Chalo said:Hey, how else are you going to have the chance to lose 100% of your braking when you're out in the middle of nowhere, with nothing you can do about it?
To this day, I have never had a cable leak out of my bike.
I can think of a few ways that can happen with cable brakes. If you had old worn cables, the cable knob could break off at the lever. It's hard to macgyver a fix for that one... need a new cable. I pay attention to my cables, replace them before they get frayed. I have certainly seen many customers come in with that problem from neglect when I worked in bike shops.

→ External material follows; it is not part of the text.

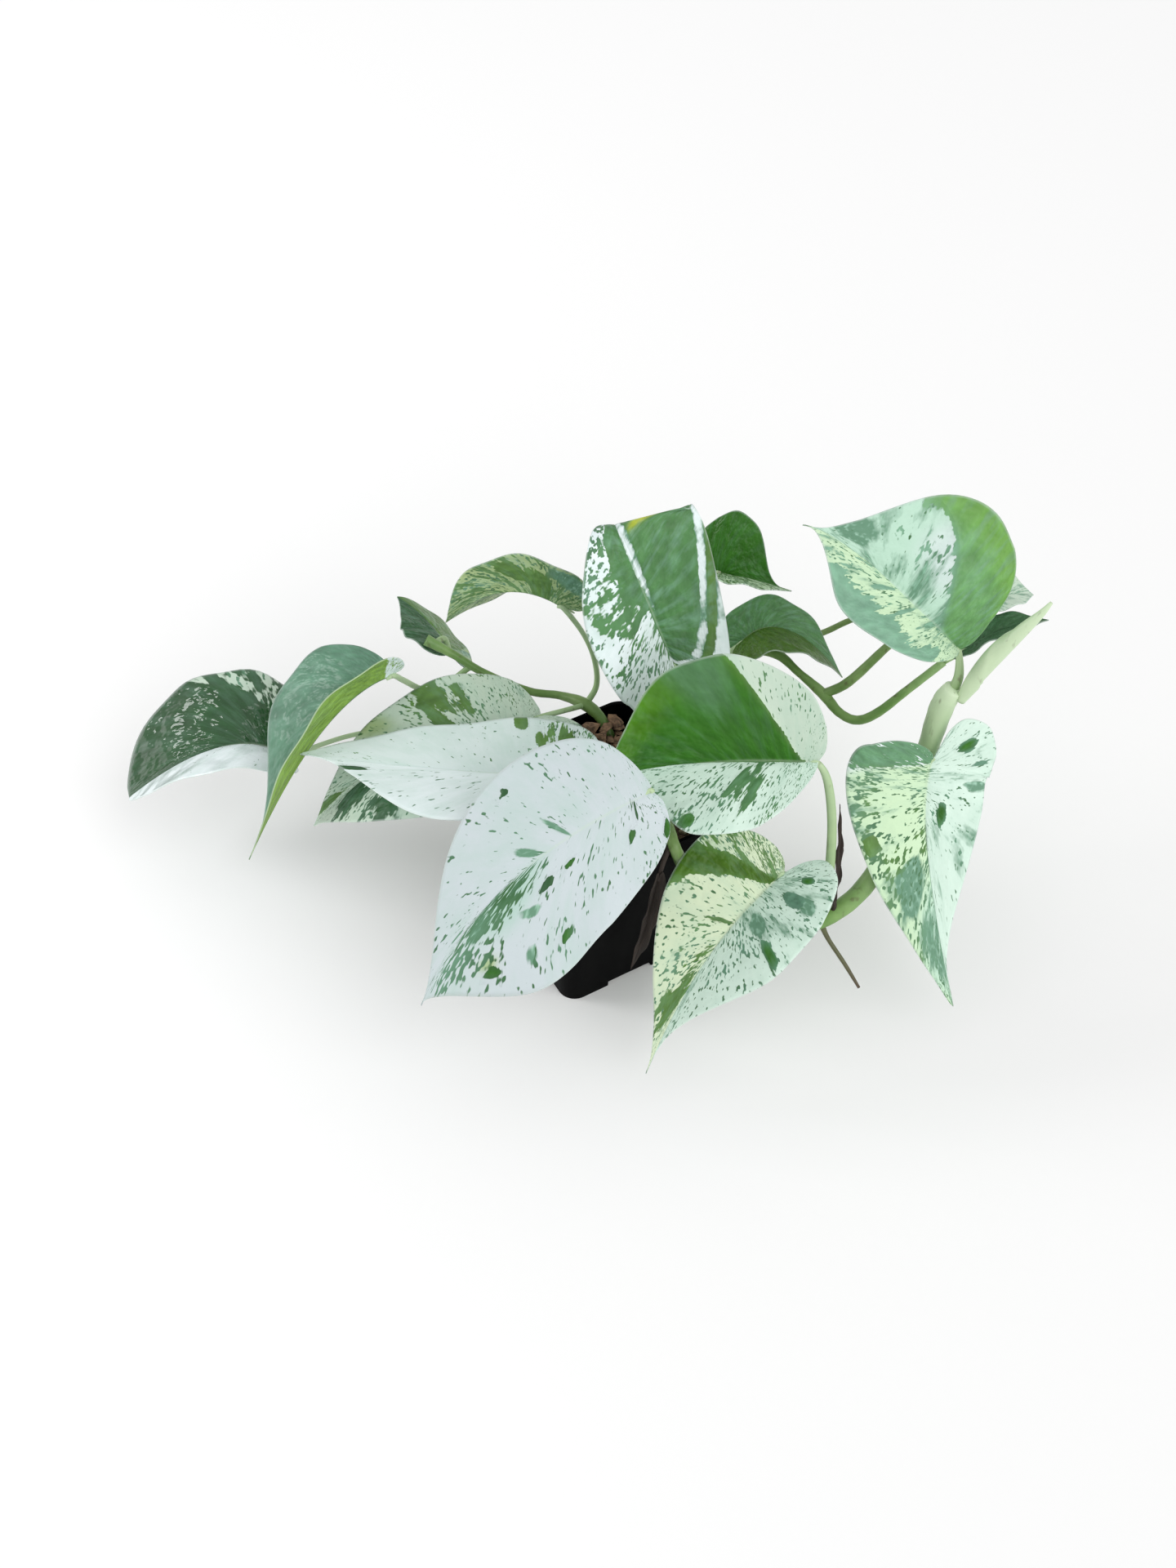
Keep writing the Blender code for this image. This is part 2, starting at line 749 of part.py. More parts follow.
SHEATHS = {
    "dried_sheath_front": {
        "stem": "stem_front",
        "base": (28, -43, 89),
        "crown": (23.5, -43, 57),
        "tip": (17, -43, 23),
        "facing": (0.3, -1, 0.2),
        "left": (4.5, 35, 30, 1, 0, 1),
        "right": (4, 25, 30, 1, 0, 1),
        "stalk": ((34, -34, 105, 1.3), (30.5, -40, 99, 1.1)),
    },
    "dried_sheath_right": {
        "stem": "stem_front",
        "base": (107.5, -42, 74),
        "crown": (107.8, -39, 100),
        "tip": (106, -31.5, 127),
        "facing": (0.6, -1, 0.2),
        "left": (1.7, 0, 0, 1, 0, 1),
        "right": (1.7, 0, 0, 1, 0, 1),
        "stalk": ((106.5, -38, 57, 1.1), (108.5, -40, 66, 1.0)),
    },
}


def make_stems(parts, cutters, surface):
    """Each stem as one body. What sits on a stem is cut by a slightly wider copy of it."""
    clearances = {}
    for name, routes in STEMS.items():
        pieces = [tube(name, route, parts, STEM_SIDES) for route in routes]
        finish(joined(name, pieces, parts), parts, surface, 60.0)
        wider = [tube(name, route, cutters, STEM_SIDES, SEAT_GAP) for route in routes]
        clearances[name] = as_cutter(joined(name + "_clearance", wider, cutters))
    return clearances


def main():
    clear_scene()
    parts = new_collection("potted_marble_queen_pothos")
    cutters = new_collection("cutters")
    plastic = material("pot_plastic", (0.012, 0.012, 0.014), 0.45)
    earth = material("soil", (0.055, 0.032, 0.018), 0.95)
    green_bark = material("stem", (0.16, 0.28, 0.06), 0.5)
    tan = material("dried_sheath", (0.42, 0.27, 0.12), 0.8)
    leaf_surfaces = {
        "white": material("leaf_white", (0.66, 0.76, 0.6), 0.38),
        "marbled": material("leaf_marbled", (0.36, 0.5, 0.24), 0.36),
        "green": material("leaf_green", (0.09, 0.2, 0.05), 0.34),
    }
    make_pot(parts, cutters, plastic)
    clearances = make_stems(parts, cutters, green_bark)
    for name, leaf in LEAVES.items():
        surface = leaf_surfaces[leaf["look"]]
        make_leaf(name, leaf, parts, surface, clearances[leaf["stem"]])
    for name, sheath in SHEATHS.items():
        make_leaf(name, sheath, parts, tan, clearances[sheath["stem"]])
    furled = clearances["stem_front"]
    make_furled_leaf("leaf_furled_new", FURLED_LEAF, parts, leaf_surfaces["marbled"], furled)
    make_soil(parts, earth, clearances.values())


main()
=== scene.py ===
# %% Load the frame
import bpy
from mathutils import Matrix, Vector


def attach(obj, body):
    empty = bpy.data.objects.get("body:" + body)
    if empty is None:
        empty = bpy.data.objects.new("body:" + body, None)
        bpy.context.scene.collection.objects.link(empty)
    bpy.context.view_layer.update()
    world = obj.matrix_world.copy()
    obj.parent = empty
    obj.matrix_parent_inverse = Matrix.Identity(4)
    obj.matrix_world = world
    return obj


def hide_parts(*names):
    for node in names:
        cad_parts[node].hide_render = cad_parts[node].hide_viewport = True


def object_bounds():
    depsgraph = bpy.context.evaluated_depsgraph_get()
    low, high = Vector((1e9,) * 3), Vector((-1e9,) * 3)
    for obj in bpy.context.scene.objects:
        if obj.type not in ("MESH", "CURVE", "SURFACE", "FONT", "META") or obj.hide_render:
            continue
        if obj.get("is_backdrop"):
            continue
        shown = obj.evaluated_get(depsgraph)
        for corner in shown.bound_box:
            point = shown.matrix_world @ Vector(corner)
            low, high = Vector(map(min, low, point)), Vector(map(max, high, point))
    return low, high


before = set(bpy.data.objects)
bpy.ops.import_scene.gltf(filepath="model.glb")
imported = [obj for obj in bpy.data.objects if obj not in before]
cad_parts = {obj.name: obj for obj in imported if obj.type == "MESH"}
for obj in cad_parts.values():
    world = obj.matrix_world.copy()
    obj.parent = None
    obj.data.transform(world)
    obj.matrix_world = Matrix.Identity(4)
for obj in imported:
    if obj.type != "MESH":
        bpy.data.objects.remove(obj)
box_at_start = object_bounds()
print("solids:", len(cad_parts))

# %% [markdown]
# # A potted marble queen pothos
# The solids already give the pot and every leaf and stem its place and its bend. This lesson lays a
# finer piece over each of them and paints it. Thin waxy sheets, round stems and coarse bark each have
# a short recipe of their own.

# %% Modules and units
import math
import random
import bmesh
import bpy
from mathutils import Euler, Matrix, Vector, noise

MM = 0.001
print("quick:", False)

# %% [markdown]
# ## Turning a bmesh into a piece
# Every piece is made in one way: the mesh becomes an object at the origin, takes its material, rides
# on the body, and hides the solids that it stands for.


# %% The piece maker
def placed(name, data):
    """A new object of the scene for a mesh, a lamp or a camera."""
    obj = bpy.data.objects.new(name, data)
    bpy.context.scene.collection.objects.link(obj)
    return obj


def as_mesh(name, bm):
    mesh = bpy.data.meshes.new(name)
    bm.to_mesh(mesh)
    bm.free()
    return mesh


def piece(name, bm, surface, stands_for):
    bmesh.ops.recalc_face_normals(bm, faces=bm.faces)
    mesh = as_mesh(name, bm)
    mesh.shade_smooth()
    mesh.materials.append(surface)
    obj = placed(name, mesh)
    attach(obj, "root")
    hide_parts(*stands_for)
    return obj


def picked(items, kind):
    """The vertices, the edges or the faces among what a bmesh operator gives back."""
    return [item for item in items if isinstance(item, kind)]


# %% [markdown]
# ## Small words for materials
# Each of these helpers adds one node or a short group, and works out from a socket which tree it is
# in. A noise between 0 and 1 is the start of every look: it is ramped to a share, and the share mixes
# two colours.


# %% Node helpers
def feed(target, value):
    """Links a socket to an input, or sets the input to a number, a colour or a vector."""
    if isinstance(value, bpy.types.NodeSocket):
        target.id_data.links.new(value, target)
    else:
        target.default_value = (*value, 1.0) if target.type == "RGBA" else value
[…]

Sometimes, the cable breaks at the other end, too. Back in the canti brake days, some people would have the cable break at the straddle clamp, and then the straddle cable would get caught in your tire, and flip you over the handle bars! Shimano came up with this http://www.treefortbikes.com/product/333222394764/1234/Shimano-BR-CT91-B.html?gclid=Cj0KEQiAqqO0BRDyo8mkv9y259EBEiQApVQD_aiTYjAEuwNiQExXNpJSKCOzXuD9ZGzm_XPRym2LGI8aApGm8P8HAQ to solve the problem of people who don't maintain their bikes, face planting when their cables broke.
I have been riding hydraulic discs since 98? The very first Hayes Mags, before they had IS brake mounting standards figured out. I ride mountain bikes. Used to race DH bikes, had season's pass at Whistler, etc. Like to go fast, ride as steep and rugged trails as possible. Strong brakes that don't fail are vitally important to me. Through out the years, I have had several different models of brakes, mostly hydros, but have used BB7's before, too. Current hydro discs are super reliable. I am pretty tough on bike parts. The shimano XT brakes on my bike are 4 years old, and the oldest parts on my bike. They have been used first on a DH bike, shuttling up 3000ft mountains in pickup truck laps for two seasons. Two seasons on trail bike, where a typical 90min or so ride is up 1200ft mtn, down. A bigger, 3-4 hour ride would do 3000ft. When they were on the DH bike, went through maybe 3 sets of pads a season, bought the same for tires. Trail bike sees less descending, and you tend to ride less steep trails that milk the elevation more, less braking, so get almost a year out of pads. The finned brake pads last way longer than the old kind. They are pricey tho.
The hydro brake is a pretty simple system. There is not much to it: lever with one simple piston. caliper with two pistons and an o-ring sealing the caliper halves. and the line.
I ran the BB-7's cuz I had some XT 8spd shift/v brake levers I was attached to. They worked pretty good, though I did have to adjust them pretty frequently for cable stretch, pad wear. Had to replace cables a few times when they'd get dirty. I do appreciate that you can adjust your whole brake setup with a 5mm.
Nice thing about hydros is they are self adjusting for pad wear, and the lines are sealed, so don't get contaminated by moisture/mud the way cables do. In practice, they are pretty set and forget. And the hydro lines don't really wear out, barring extreme crash damage. The main risk of brake failure, is big crash, that spins your handlebars around a bunch of times and tears the line/cable out of the lever. I have had this happen to both cable and hydro operated bikes. Ruins your day. Avoiding big crashes is best fix
For general use, I think hydros are more reliable, less maintenance, cheaper long term than bb7's.
Shimano deore hydros are like $80-90 for the pair, levers, line, caliper. They come bled out of the box. Just bolt them on.
BB-7's are like $100 for pair, for just the caliper. Still need cables and housing, $10-30. And levers.
I generally put new cables on every time I replace worn out brake pads. I definitely think the avid's benefit from premium compressionless housing, so that's extra $20-30 every time you do brake pads. I do think it's a good policy to do full bleed, replace fluid every two brake pad changes or two years, whichever comes first, especially if it's a DOT fluid brake. Mineral oil brakes, the fluid doesn't degrade like dot does. There are lots of people who never bleed their brakes, and get 5+ pad changes before anything goes wonky.
I the course of the life of a set of BB7 brake pads, you prolly adjust the pad position 5 times, might need to tighten the cable a few times. Yes, it is easy to do, but it's still something to do. Hydros, no adjusting life of the pads.
The bleeding procedure is pretty easy, just like a moto, really. A lot of people are intimidated by hydraulics, but there is not much to it. You just need that $5 bleed cup, and fluid. $15 for a liter and you will have fluid for life.